You also were involved in many projects with Delta Groove, the late Randy Chortkoff’s label, like the Mannish Boys.
I knew Randy for a long time. I knew him when he had no money and when he had money. He was a funny guy. We had some really good times. The fact that he put that record label together gave a lot of people an opportunity to travel and make records. Johnny Dyer of cours, I knew him since the Eighties, Finis Tasby, Bobby Jones, Leon Blue…Randy put together some great bands. Ha had Kirk Fletcher and Sugaray Rayford, Sean Costello, Mike Zito or Cedric Burnside…a lot of different people. And of course Los Fabulocos. I miss him. He was an enterpreneur and a hustler.
What about Los Fabulocos?
You know I had met Mike (Molina) and Jesse (Cuevas) when they were in The Blazers out of East L.A. Jesse called me and said “what do you think about playing in this band Los Fabulocos? And play Bajo Sexto”. “I’ve never played bajo sexto”, I said. “Oh, I’l’ll show you three chords and you’ll figure it out”. That’s what happened. Then I told Randy, “You got to record this band Randy” and he was “ah, I don’t know”. He didn’t really get it at first. But he agreed to it and we went to record it and David Z was there engineering it, he was on all kinds of Prince records, we did the first album and Randy loved it. So we did another one. I think they’re out of print now. But it was a great experience, I took them to Europe we played in Norway and just recently we played together a week ago in California. It was the first time in years and it was a great show, with The 44s, The Blue Shadows with Bill Bateman and John Bazz and Los Fabulocos. And I’ve known Bazz and Bateman since the early days of The Blasters.
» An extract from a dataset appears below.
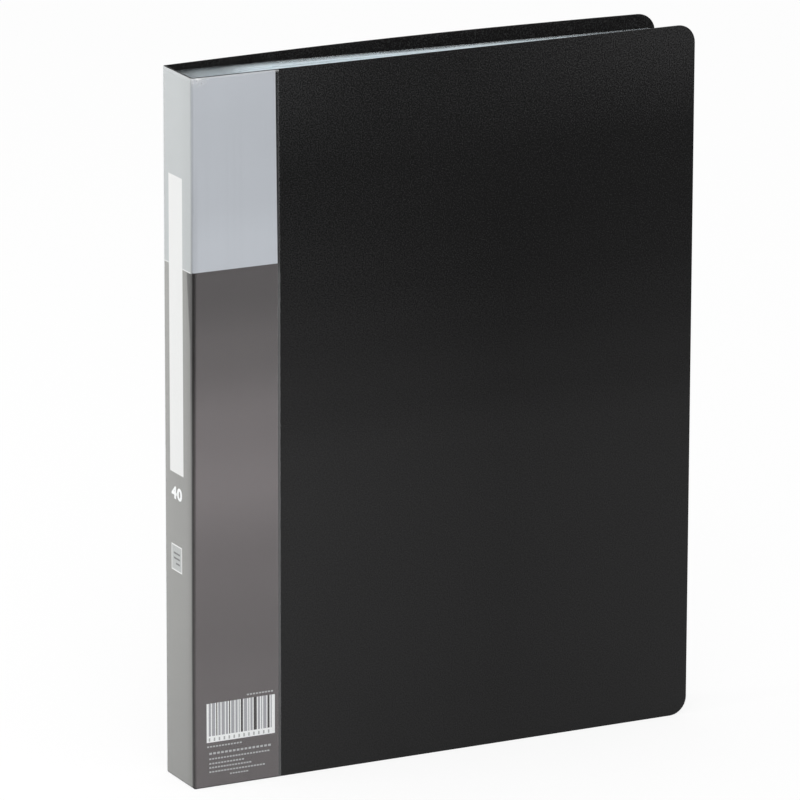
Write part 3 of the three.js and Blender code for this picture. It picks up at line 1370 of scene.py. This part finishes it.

You also played with Lester Butler.
Yes, Lester was great. I met him in the Eighties he was just a friend of Hollywood Fats, I didn’t know he played harmonica, he wasn’t in a band or anything. He was younger than me. Then he started calling me when he put together the Red Devils which were called the Blue Shadows originally with Bill Bateman and Johnny Ray Bartel. I played with them at King King on Monday nights and then they changed the name to Red Devils and soon after that they signed a record deal. I quit playing with them because I was recently married and it was too much, but that was a good band, I think Lester was really great. He had his own thing. A lot of the older guys like James Harman they didn’t get Lester Butler, what he was doing, but he was great. Another one gone too soon.
What about the Snake Snake band you put together?
It was a short lived deal, I was going to record that band with Evidence, Jerry Gordon came out to California to see us…then of course Lester died, so I had to do something different. That was the end of that.
Another friend of yours is Lynwood Slim, he was on some of your records too.
Oh I think Slim was on all of my records up until he passed away. Slim and I were really close, he was my best friend. I think he was great. We did the Big Rhythm Combo and he was on “Two Hands One Heart”, my first solo album.
Today for a young musician like your son the scene is very different than it was when you were his age.
Oh yes, I don’t know what they do, they don’t go out to see live music, ,it’s all in their phones, there’s not the live venues, the clubs, that there used to be in the Eighties. And when we play it’s mostly people my age, not Johnny’s age that are coming out. He does this other show and he tries to get young bands on the bill with him…but it’s hard to get young people out, they rather sit on their phone texting each other. Same with the records, you had to be part of the experience when you listened to a record as opposed to listen from a phone…it’s a different world, I tell my son I’m like the dinosaurs, I’m gonna go extinct. We used to talk about it all the time with Slim. It used to mean something to have a record deal but now you can make a record in your living room and people put records out every day flooding the market…everybody has to make money from the merch or if you go see a concert and it’s 200 dollars for a ticket. And the streaming services is pennies…I’m glad I came out in the time that I did, I don’t fit in this world as well as I did in the past.
Your parents were singers, so you’ve always been around music.
My mom was calabrese, you know, my grandparents were from Catanzaro, they came to the United States through Ellis Island. My mom was born here and she was a beautiful singer, she made people cry when she sang. She kind of gave up her career to marry my dad, the they split up and she met my step-dad who was a baritone singer, he was singing with the Metropolitan. They would go sing together and he played guitar too…he taught me my first chords on the guitar, he was a really interesting guy. So I was around music my whole life. Opera to me is beautiful, it is emotional, take Pavarotti…I didn’t appreciate it as a kid but later in life I did. It’s human emotions, people expressing what’s in their hearts, like listening to Hank Williams, Muddy Waters or Robert Johnson, if it’s good music and it’s coming from the soul I respond to it. I like to play records, depends on the mood, I like to listen to soul music, Sam & Dave, Sam Cooke or B.B. King…a lot of stuff, anything before 1966 is great! Not too much of today’s stuff, you kind of live in your own world you know. Kim Wilson used to tell me this all the time. All the old stuff that we listened to is the stuff that I gravitate to. My son listen to stuff I like but sometimes he goes “listen to this”, he’s up on everything, he’s a lot smarter than I am.
Do you already have plans for your next album?
You never know what the future holds, I take one day as it comes, I’m gonna be healthy hopefully and do more records. I’m gonna go and record with The 44s soon and we might do some other stuff with Brian, unfortunately he lives on the East coast and I live on the West Coast, but he’s coming out here in October.